[Records excerpted from a collection]
++++++++++++++++++++

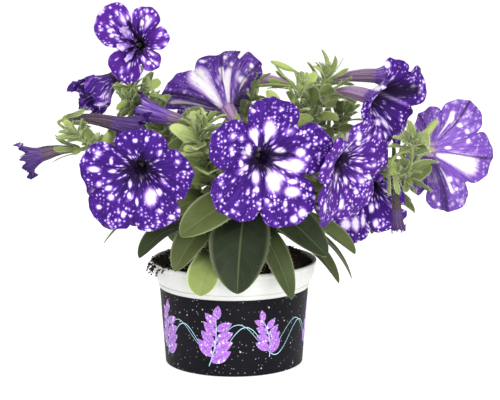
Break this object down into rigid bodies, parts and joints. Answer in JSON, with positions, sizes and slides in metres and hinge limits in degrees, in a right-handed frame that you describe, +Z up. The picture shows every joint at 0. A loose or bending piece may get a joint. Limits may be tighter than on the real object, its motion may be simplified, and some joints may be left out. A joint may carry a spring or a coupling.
{
  "type": "potted trailing petunia",
  "caption": "Bushy trailing petunia with speckled funnel-shaped flowers and spoon-shaped leaves, in a round tapered plastic pot with a wide rim and a dark printed sleeve.",
  "frame": {"origin": "centre of the flat underside of the pot", "axes": "+Z up along the pot's axis, -Y towards the front where the three largest flowers face, +X to the viewer's right"},
  "size_m": [0.3337, 0.2187, 0.2607],
  "materials": {
    "pot_plastic": "semi-gloss white",
    "sleeve_print": "dark satin print with fine pale flecks and lilac leaf sprigs",
    "potting_soil": "crumbly and matte",
    "leaf_green": "soft, finely haired",
    "petal_violet": "soft and velvety with white specks"
  },
  "bodies": {
    "root": {"pot": "pot_plastic", "pot_sleeve": "sleeve_print", "soil": "potting_soil", "bloom_front_left": "petal_violet", "bloom_front_centre": "petal_violet", "bloom_front_right": "petal_violet", "bloom_right_low": "petal_violet", "bloom_right_top": "petal_violet", "bloom_far_right": "petal_violet", "bloom_top_left": "petal_violet", "bloom_back_centre": "petal_violet", "bloom_back_left": "petal_violet", "bloom_back_middle": "petal_violet", "bloom_back_right": "petal_violet", "bloom_left_crumpled": "petal_violet", "spent_bloom_left": "petal_violet", "wilted_bloom_left": "petal_violet", "spent_bloom_far_left": "petal_violet", "spent_bloom_right": "petal_violet", "bloom_right_back": "petal_violet", "bloom_back_top": "petal_violet", "stem_left_low": "leaf_green", "stem_left_top": "leaf_green", "stem_centre_left": "leaf_green", "stem_centre": "leaf_green", "stem_right_top": "leaf_green", "stem_right": "leaf_green", "stem_right_low": "leaf_green", "stem_back_left": "leaf_green", "stem_back_centre": "leaf_green", "stem_back_right": "leaf_green"}
  },
  "joints": []
}
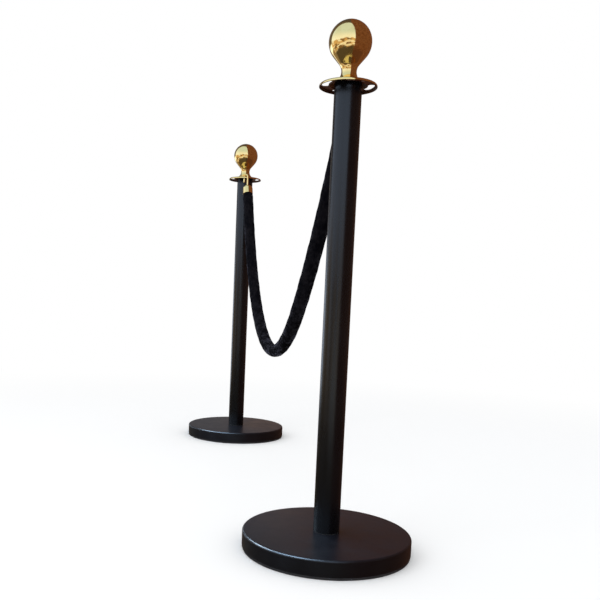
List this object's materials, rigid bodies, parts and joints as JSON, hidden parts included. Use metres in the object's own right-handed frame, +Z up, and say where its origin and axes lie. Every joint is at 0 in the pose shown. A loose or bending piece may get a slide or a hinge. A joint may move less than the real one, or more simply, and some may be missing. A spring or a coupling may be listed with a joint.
{
  "type": "rope stanchion barrier",
  "caption": "Pair of ball-top posts on round weighted bases, joined by a hanging velvet rope whose hooks drop into slots in each post's collar disc.",
  "frame": {"origin": "on the floor, midway between the two posts' axes", "axes": "+X from the front post to the rear post, +Z up; the rear half is the front half turned 180 degrees about Z, except that the front hook has slid sideways in its slot and takes the upper length of the rope with it"},
  "size_m": [1.457, 0.32, 0.973],
  "materials": {
    "gold": "polished gold plate",
    "tube_coat": "satin black powder coat",
    "base_coat": "satin black powder coat",
    "rubber": "matt",
    "velvet": "velvet pile",
    "core": "cotton braid",
    "steel": "zinc plated",
    "iron": "as cast",
    "nylon": "matt"
  },
  "bodies": {
    "front_post": {"front_base_ring": "rubber", "front_base_weight": "iron", "front_base_cover": "base_coat", "front_clamp_bolt": "steel", "front_spring_washer": "steel", "front_clamp_washer": "steel", "front_foot_gasket": "rubber", "front_bottom_plug": "steel", "front_tube": "tube_coat", "front_top_plug": "steel", "front_disc_gasket": "rubber", "front_hook_disc": "gold"},
    "front_finial_washer": {"front_finial_washer": "nylon"},
    "front_finial": {"front_finial_stud": "steel", "front_ball_finial": "gold"},
    "front_hook": {"front_hook": "gold", "front_swivel_ball": "steel"},
    "front_cup": {"front_end_cup": "gold"},
    "front_rope_upper": {"front_upper_core": "core", "front_upper_sleeve": "velvet"},
    "front_rope_middle": {"front_middle_core": "core", "front_middle_sleeve": "velvet"},
    "front_rope_lower": {"front_lower_core": "core", "front_lower_sleeve": "velvet"},
    "rear_post": {"rear_base_ring": "rubber", "rear_base_weight": "iron", "rear_base_cover": "base_coat", "rear_clamp_bolt": "steel", "rear_spring_washer": "steel", "rear_clamp_washer": "steel", "rear_foot_gasket": "rubber", "rear_bottom_plug": "steel", "rear_tube": "tube_coat", "rear_top_plug": "steel", "rear_disc_gasket": "rubber", "rear_hook_disc": "gold"},
    "rear_finial_washer": {"rear_finial_washer": "nylon"},
    "rear_finial": {"rear_finial_stud": "steel", "rear_ball_finial": "gold"},
    "rear_hook": {"rear_hook": "gold", "rear_swivel_ball": "steel"},
    "rear_cup": {"rear_end_cup": "gold"},
    "rear_rope_upper": {"rear_upper_core": "core", "rear_upper_sleeve": "velvet"},
    "rear_rope_middle": {"rear_middle_core": "core", "rear_middle_sleeve": "velvet"},
    "rear_rope_lower": {"rear_lower_core": "core", "rear_lower_sleeve": "velvet"}
  },
  "joints": [
    {"name": "post_spacing", "type": "slide", "parent": "front_post", "child": "rear_post", "axis": [1, 0, 0], "range_m": [-0.15, 0.12]},
    {"name": "front_hook_lift", "type": "slide", "parent": "front_post", "child": "front_hook", "axis": [0, 0, 1], "range_m": [0, 0.021]},
    {"name": "front_rope_swing", "type": "hinge", "parent": "front_hook", "child": "front_cup", "pos_m": [-0.5078, -0.01721, 0.82189], "axis": [0.9999, 0.0169, 0], "range_deg": [-20, 20]},
    {"name": "front_rope_upper_bend", "type": "hinge", "parent": "front_cup", "child": "front_rope_upper", "pos_m": [-0.4985, -0.016, 0.801], "axis": [0, 1, 0], "range_deg": [-8.2, 10.2]},
    {"name": "front_rope_middle_bend", "type": "hinge", "parent": "front_rope_upper", "child": "front_rope_middle", "pos_m": [-0.25331, 0, 0.43898], "axis": [0, 1, 0], "range_deg": [-2.9, 2.3]},
    {"name": "front_rope_lower_bend", "type": "hinge", "parent": "front_rope_middle", "child": "front_rope_lower", "pos_m": [-0.11741, 0, 0.35618], "axis": [0, 1, 0], "range_deg": [-7.4, 5.9]},
    {"name": "front_finial_rise", "type": "slide", "parent": "front_post", "child": "front_finial_washer", "axis": [0, 0, 1], "range_m": [0, 0.0121]},
    {"name": "front_finial_spin", "type": "hinge", "parent": "front_finial_washer", "child": "front_finial", "pos_m": [-0.5685, 0, 0.9], "axis": [0, 0, 1], "range_deg": [0, 2880]},
    {"name": "rear_hook_lift", "type": "slide", "parent": "rear_post", "child": "rear_hook", "axis": [0, 0, 1], "range_m": [0, 0.021]},
    {"name": "rear_rope_swing", "type": "hinge", "parent": "rear_hook", "child": "rear_cup", "pos_m": [0.50788, 0, 0.82189], "axis": [0.9999, 0.0169, 0], "range_deg": [-20, 20]},
    {"name": "rear_rope_upper_bend", "type": "hinge", "parent": "rear_cup", "child": "rear_rope_upper", "pos_m": [0.4985, 0, 0.801], "axis": [0, -1, 0], "range_deg": [-8.2, 10.2]},
    {"name": "rear_rope_middle_bend", "type": "hinge", "parent": "rear_rope_upper", "child": "rear_rope_middle", "pos_m": [0.25331, 0, 0.43898], "axis": [0, -1, 0], "range_deg": [-2.9, 2.3]},
    {"name": "rear_rope_lower_bend", "type": "hinge", "parent": "rear_rope_middle", "child": "rear_rope_lower", "pos_m": [0.11741, 0, 0.35618], "axis": [0, -1, 0], "range_deg": [-7.4, 5.9]},
    {"name": "rear_finial_rise", "type": "slide", "parent": "rear_post", "child": "rear_finial_washer", "axis": [0, 0, 1], "range_m": [0, 0.0121]},
    {"name": "rear_finial_spin", "type": "hinge", "parent": "rear_finial_washer", "child": "rear_finial", "pos_m": [0.5685, 0, 0.9], "axis": [0, 0, 1], "range_deg": [0, 2880]}
  ],
  "couplings": [
    {"joint": "front_rope_upper_bend", "follows": "post_spacing", "rad_per_m": -1.1859},
    {"joint": "front_rope_middle_bend", "follows": "post_spacing", "rad_per_m": 0.33204},
    {"joint": "front_rope_lower_bend", "follows": "post_spacing", "rad_per_m": 0.85381},
    {"joint": "front_finial_rise", "follows": "front_finial_spin", "m_per_rad": 0.00023873},
    {"joint": "rear_rope_upper_bend", "follows": "post_spacing", "rad_per_m": -1.1859},
    {"joint": "rear_rope_middle_bend", "follows": "post_spacing", "rad_per_m": 0.33204},
    {"joint": "rear_rope_lower_bend", "follows": "post_spacing", "rad_per_m": 0.85381},
    {"joint": "rear_finial_rise", "follows": "rear_finial_spin", "m_per_rad": 0.00023873},
    {"joint": "rear_hook_lift", "follows": "front_hook_lift", "ratio": 1},
    {"joint": "rear_rope_swing", "follows": "front_rope_swing", "ratio": 1}
  ]
}
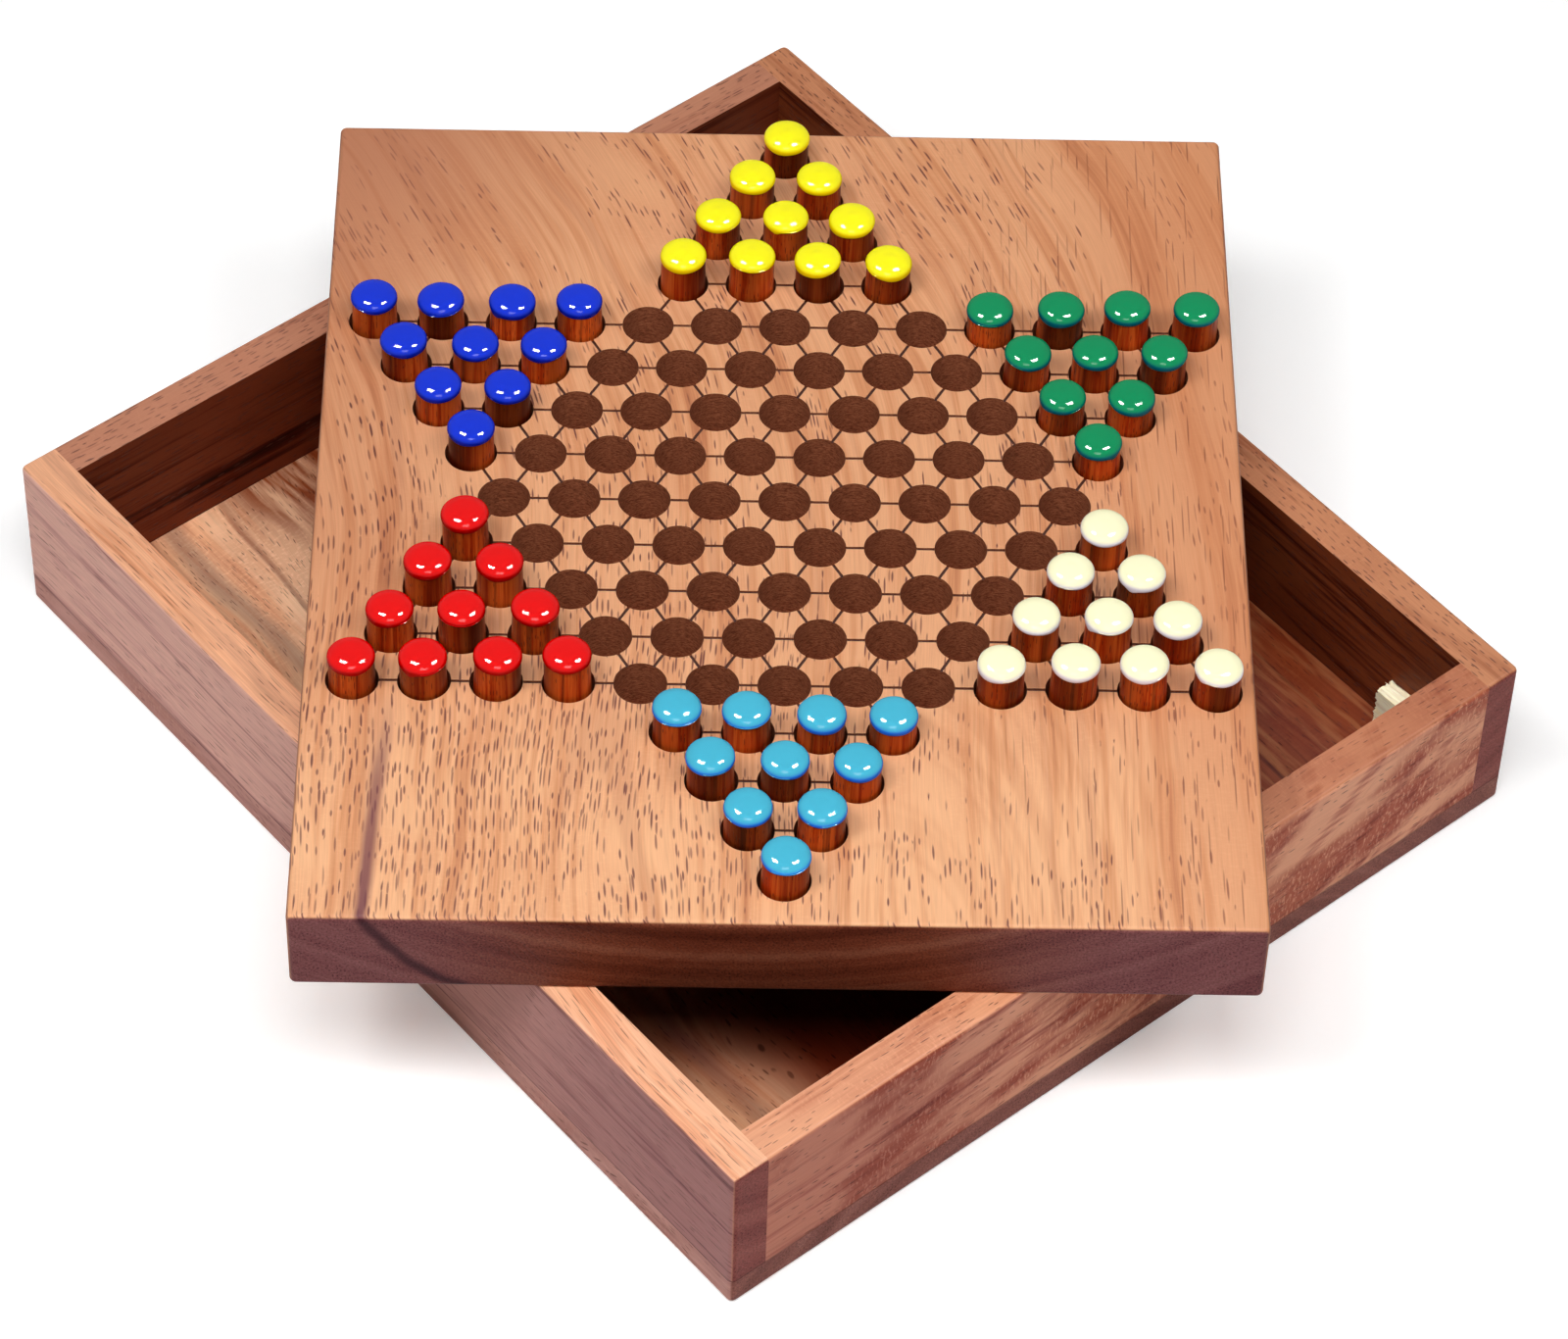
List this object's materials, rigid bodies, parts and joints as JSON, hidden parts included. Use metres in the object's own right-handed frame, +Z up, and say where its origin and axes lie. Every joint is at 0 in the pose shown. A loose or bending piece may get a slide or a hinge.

++++++++++++++++++++

The task
Which lines include the word "into"? Copy every one of them.

Solution to this exercise
Break this object down into rigid bodies, parts and joints. Answer in JSON, with positions, sizes and slides in metres and hinge limits in degrees, in a right-handed frame that you describe, +Z up. The picture shows every joint at 0. A loose or bending piece may get a joint. Limits may be tighter than on the real object, its motion may be simplified, and some joints may be left out. A joint may carry a spring or a coupling.
  "caption": "Pair of ball-top posts on round weighted bases, joined by a hanging velvet rope whose hooks drop into slots in each post's collar disc.",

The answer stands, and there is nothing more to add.